Entries with parts and joints:
┄┄┄┄┄┄┄┄┄┄

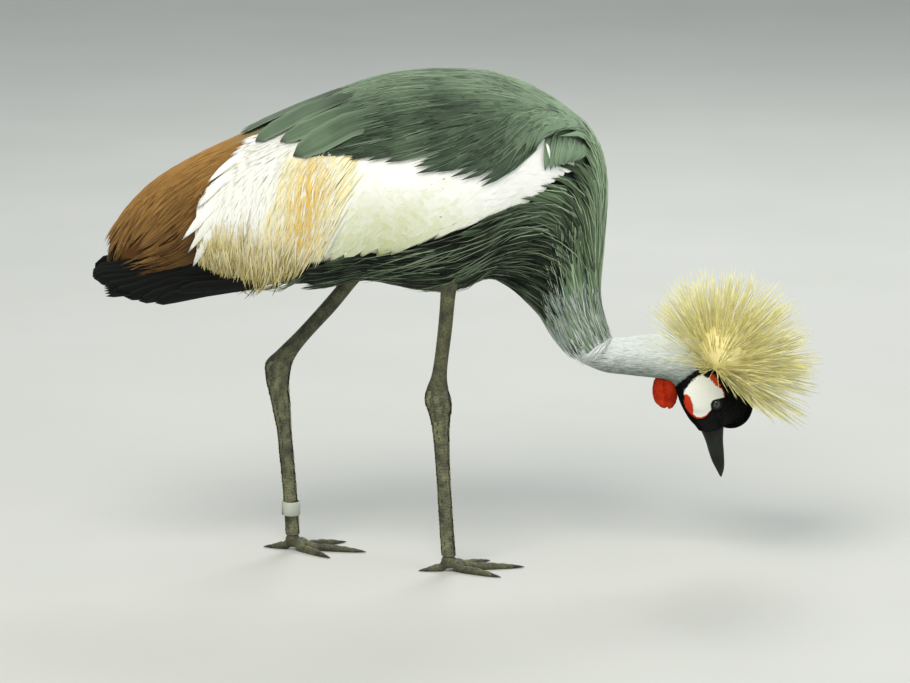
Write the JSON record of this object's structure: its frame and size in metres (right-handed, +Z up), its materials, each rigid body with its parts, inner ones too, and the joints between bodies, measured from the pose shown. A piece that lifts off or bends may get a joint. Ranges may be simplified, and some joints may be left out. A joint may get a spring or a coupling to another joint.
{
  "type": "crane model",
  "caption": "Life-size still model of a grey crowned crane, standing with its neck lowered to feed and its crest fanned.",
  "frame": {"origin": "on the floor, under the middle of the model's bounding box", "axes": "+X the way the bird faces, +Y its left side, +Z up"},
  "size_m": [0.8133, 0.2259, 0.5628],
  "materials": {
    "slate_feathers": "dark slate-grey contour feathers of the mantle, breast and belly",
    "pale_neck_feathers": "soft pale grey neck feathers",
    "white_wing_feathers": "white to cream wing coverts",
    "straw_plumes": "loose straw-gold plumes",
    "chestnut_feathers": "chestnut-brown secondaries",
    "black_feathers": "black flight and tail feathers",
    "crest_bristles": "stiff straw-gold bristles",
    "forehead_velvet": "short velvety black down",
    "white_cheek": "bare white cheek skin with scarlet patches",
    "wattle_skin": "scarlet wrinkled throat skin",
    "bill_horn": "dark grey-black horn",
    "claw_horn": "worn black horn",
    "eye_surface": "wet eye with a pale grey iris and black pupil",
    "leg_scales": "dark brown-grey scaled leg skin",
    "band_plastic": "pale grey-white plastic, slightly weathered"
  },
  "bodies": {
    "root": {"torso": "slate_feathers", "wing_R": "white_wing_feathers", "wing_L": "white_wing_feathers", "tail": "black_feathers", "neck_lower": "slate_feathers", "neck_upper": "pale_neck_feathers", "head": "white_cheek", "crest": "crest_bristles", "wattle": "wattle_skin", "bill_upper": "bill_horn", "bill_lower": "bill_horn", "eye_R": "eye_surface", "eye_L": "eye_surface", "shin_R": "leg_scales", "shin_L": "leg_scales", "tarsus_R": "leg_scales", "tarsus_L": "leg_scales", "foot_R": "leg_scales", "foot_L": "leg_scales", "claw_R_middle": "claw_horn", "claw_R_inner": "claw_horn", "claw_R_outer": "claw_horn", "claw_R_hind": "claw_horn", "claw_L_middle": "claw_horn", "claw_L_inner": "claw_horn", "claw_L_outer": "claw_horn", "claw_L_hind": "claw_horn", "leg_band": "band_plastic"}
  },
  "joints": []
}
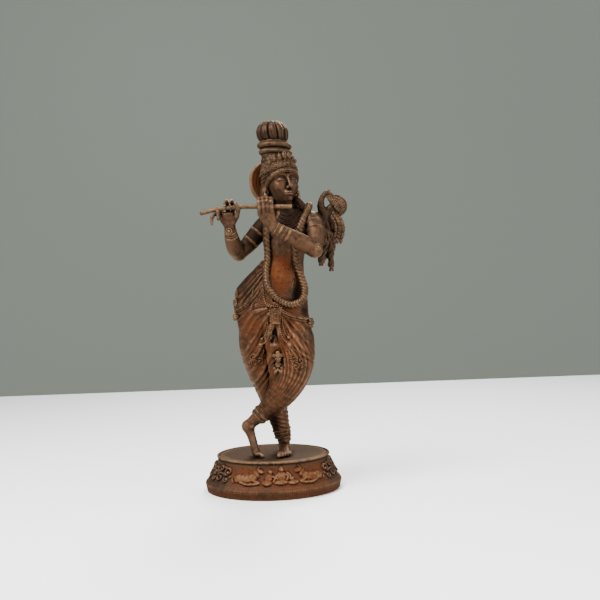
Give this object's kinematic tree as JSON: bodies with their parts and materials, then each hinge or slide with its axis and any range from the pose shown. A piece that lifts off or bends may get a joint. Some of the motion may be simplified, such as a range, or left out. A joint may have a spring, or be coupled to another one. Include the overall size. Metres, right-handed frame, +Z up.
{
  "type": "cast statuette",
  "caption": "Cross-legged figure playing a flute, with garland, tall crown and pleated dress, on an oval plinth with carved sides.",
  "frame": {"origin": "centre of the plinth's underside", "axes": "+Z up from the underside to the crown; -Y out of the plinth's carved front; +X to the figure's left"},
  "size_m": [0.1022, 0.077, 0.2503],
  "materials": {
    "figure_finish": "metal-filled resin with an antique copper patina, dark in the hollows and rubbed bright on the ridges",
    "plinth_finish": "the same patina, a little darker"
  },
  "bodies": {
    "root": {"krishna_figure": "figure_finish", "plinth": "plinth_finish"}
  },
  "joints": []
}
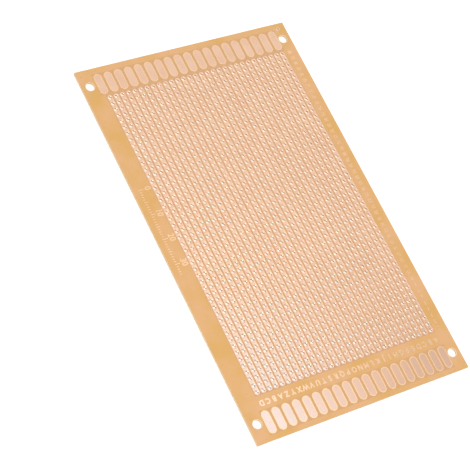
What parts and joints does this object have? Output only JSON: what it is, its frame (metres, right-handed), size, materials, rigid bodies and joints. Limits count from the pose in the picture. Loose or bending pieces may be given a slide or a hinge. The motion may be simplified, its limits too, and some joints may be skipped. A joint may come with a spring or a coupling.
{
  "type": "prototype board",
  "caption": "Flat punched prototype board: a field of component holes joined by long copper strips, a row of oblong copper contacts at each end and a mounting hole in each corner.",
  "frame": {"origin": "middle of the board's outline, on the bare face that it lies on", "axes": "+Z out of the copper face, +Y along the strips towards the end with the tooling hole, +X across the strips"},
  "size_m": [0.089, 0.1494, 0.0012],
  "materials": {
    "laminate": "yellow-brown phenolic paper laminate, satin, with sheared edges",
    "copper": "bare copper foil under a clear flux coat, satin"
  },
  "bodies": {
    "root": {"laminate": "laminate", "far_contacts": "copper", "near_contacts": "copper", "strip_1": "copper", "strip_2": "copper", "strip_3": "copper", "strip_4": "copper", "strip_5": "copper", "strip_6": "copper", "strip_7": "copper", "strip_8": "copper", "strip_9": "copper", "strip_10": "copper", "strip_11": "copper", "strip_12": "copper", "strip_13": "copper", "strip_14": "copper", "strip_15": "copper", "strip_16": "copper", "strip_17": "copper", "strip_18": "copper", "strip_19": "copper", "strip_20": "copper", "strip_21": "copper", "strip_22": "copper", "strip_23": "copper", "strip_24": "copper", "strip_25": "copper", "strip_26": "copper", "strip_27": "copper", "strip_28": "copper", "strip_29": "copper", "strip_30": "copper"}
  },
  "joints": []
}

┄┄┄┄┄┄┄┄┄┄

▶ _Exercise_: Would you write down every record again, exactly?

▶ _Result of this task_:
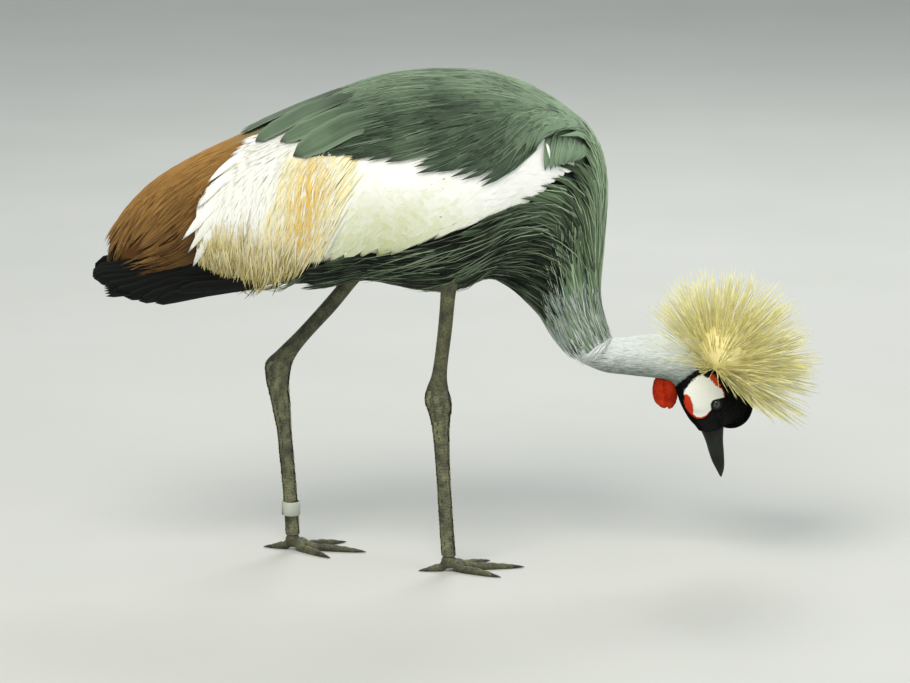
Write the JSON record of this object's structure: its frame and size in metres (right-handed, +Z up), its materials, each rigid body with its parts, inner ones too, and the joints between bodies, measured from the pose shown. A piece that lifts off or bends may get a joint. Ranges may be simplified, and some joints may be left out. A joint may get a spring or a coupling to another joint.
{
  "type": "crane model",
  "caption": "Life-size still model of a grey crowned crane, standing with its neck lowered to feed and its crest fanned.",
  "frame": {"origin": "on the floor, under the middle of the model's bounding box", "axes": "+X the way the bird faces, +Y its left side, +Z up"},
  "size_m": [0.8133, 0.2259, 0.5628],
  "materials": {
    "slate_feathers": "dark slate-grey contour feathers of the mantle, breast and belly",
    "pale_neck_feathers": "soft pale grey neck feathers",
    "white_wing_feathers": "white to cream wing coverts",
    "straw_plumes": "loose straw-gold plumes",
    "chestnut_feathers": "chestnut-brown secondaries",
    "black_feathers": "black flight and tail feathers",
    "crest_bristles": "stiff straw-gold bristles",
    "forehead_velvet": "short velvety black down",
    "white_cheek": "bare white cheek skin with scarlet patches",
    "wattle_skin": "scarlet wrinkled throat skin",
    "bill_horn": "dark grey-black horn",
    "claw_horn": "worn black horn",
    "eye_surface": "wet eye with a pale grey iris and black pupil",
    "leg_scales": "dark brown-grey scaled leg skin",
    "band_plastic": "pale grey-white plastic, slightly weathered"
  },
  "bodies": {
    "root": {"torso": "slate_feathers", "wing_R": "white_wing_feathers", "wing_L": "white_wing_feathers", "tail": "black_feathers", "neck_lower": "slate_feathers", "neck_upper": "pale_neck_feathers", "head": "white_cheek", "crest": "crest_bristles", "wattle": "wattle_skin", "bill_upper": "bill_horn", "bill_lower": "bill_horn", "eye_R": "eye_surface", "eye_L": "eye_surface", "shin_R": "leg_scales", "shin_L": "leg_scales", "tarsus_R": "leg_scales", "tarsus_L": "leg_scales", "foot_R": "leg_scales", "foot_L": "leg_scales", "claw_R_middle": "claw_horn", "claw_R_inner": "claw_horn", "claw_R_outer": "claw_horn", "claw_R_hind": "claw_horn", "claw_L_middle": "claw_horn", "claw_L_inner": "claw_horn", "claw_L_outer": "claw_horn", "claw_L_hind": "claw_horn", "leg_band": "band_plastic"}
  },
  "joints": []
}
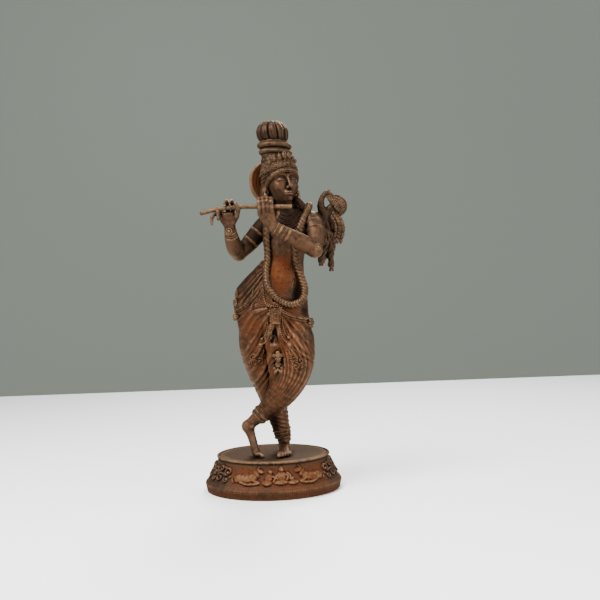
Give this object's kinematic tree as JSON: bodies with their parts and materials, then each hinge or slide with its axis and any range from the pose shown. A piece that lifts off or bends may get a joint. Some of the motion may be simplified, such as a range, or left out. A joint may have a spring, or be coupled to another one. Include the overall size. Metres, right-handed frame, +Z up.
{
  "type": "cast statuette",
  "caption": "Cross-legged figure playing a flute, with garland, tall crown and pleated dress, on an oval plinth with carved sides.",
  "frame": {"origin": "centre of the plinth's underside", "axes": "+Z up from the underside to the crown; -Y out of the plinth's carved front; +X to the figure's left"},
  "size_m": [0.1022, 0.077, 0.2503],
  "materials": {
    "figure_finish": "metal-filled resin with an antique copper patina, dark in the hollows and rubbed bright on the ridges",
    "plinth_finish": "the same patina, a little darker"
  },
  "bodies": {
    "root": {"krishna_figure": "figure_finish", "plinth": "plinth_finish"}
  },
  "joints": []
}
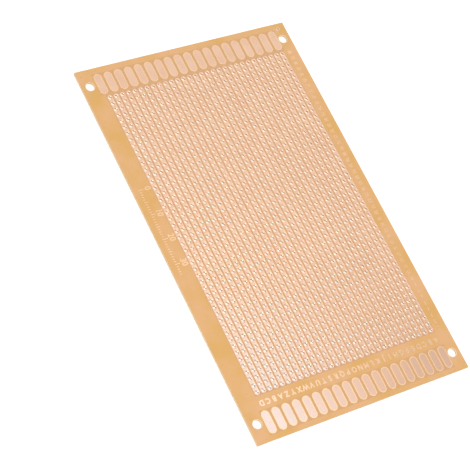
What parts and joints does this object have? Output only JSON: what it is, its frame (metres, right-handed), size, materials, rigid bodies and joints. Limits count from the pose in the picture. Loose or bending pieces may be given a slide or a hinge. The motion may be simplified, its limits too, and some joints may be skipped. A joint may come with a spring or a coupling.
{
  "type": "prototype board",
  "caption": "Flat punched prototype board: a field of component holes joined by long copper strips, a row of oblong copper contacts at each end and a mounting hole in each corner.",
  "frame": {"origin": "middle of the board's outline, on the bare face that it lies on", "axes": "+Z out of the copper face, +Y along the strips towards the end with the tooling hole, +X across the strips"},
  "size_m": [0.089, 0.1494, 0.0012],
  "materials": {
    "laminate": "yellow-brown phenolic paper laminate, satin, with sheared edges",
    "copper": "bare copper foil under a clear flux coat, satin"
  },
  "bodies": {
    "root": {"laminate": "laminate", "far_contacts": "copper", "near_contacts": "copper", "strip_1": "copper", "strip_2": "copper", "strip_3": "copper", "strip_4": "copper", "strip_5": "copper", "strip_6": "copper", "strip_7": "copper", "strip_8": "copper", "strip_9": "copper", "strip_10": "copper", "strip_11": "copper", "strip_12": "copper", "strip_13": "copper", "strip_14": "copper", "strip_15": "copper", "strip_16": "copper", "strip_17": "copper", "strip_18": "copper", "strip_19": "copper", "strip_20": "copper", "strip_21": "copper", "strip_22": "copper", "strip_23": "copper", "strip_24": "copper", "strip_25": "copper", "strip_26": "copper", "strip_27": "copper", "strip_28": "copper", "strip_29": "copper", "strip_30": "copper"}
  },
  "joints": []
}